8The Yamaha YZ125 is a great transition bike. If you have a young rider graduating from 85s, the 125 is actually a great choice because he already knows how to keep a two-stroke singing.
9The Yamaha YZ125 can be rebuilt for $100—that’s the price of a piston, ring and gaskets. The same parts on a 250F cost a little more, but stock valves will cost an additional $300 and a cam chain is $25. If you need cams, that’s another $300. On the flip side, you need to replace the 125 top end about twice as often. Maybe three times as often. It’s a good thing it’s a quick job.
10The Yamaha YZ125 sells for $6390, whereas a YZ250F is $7590. MSRP is $6899 for a Husqvarna TC125, $6799 for the KTM 125SX and $6899 for the KTM 150SX. There’s also a TM 125MX for $8150 and a 144 for $8400.
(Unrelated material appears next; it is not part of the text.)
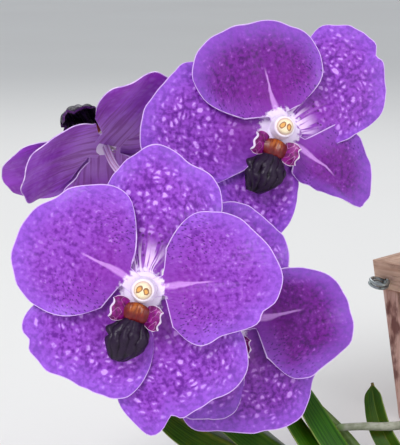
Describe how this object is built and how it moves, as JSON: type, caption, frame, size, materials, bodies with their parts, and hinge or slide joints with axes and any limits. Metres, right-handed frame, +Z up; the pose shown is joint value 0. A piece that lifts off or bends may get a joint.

Those are 10 good reasons the Yamaha YZ125 isn’t going away. Yes, it has a hard time competing with a 250F; that’s not news to anyone. But, it isn’t a 250F. It’s a 125, and it has its own personality with advantages and disadvantages. It’s also the most inexpensive full-size MX bike you can buy and race today. And did we mention the part about it being the best-handling bike in the world? It’s a fact worth repeating.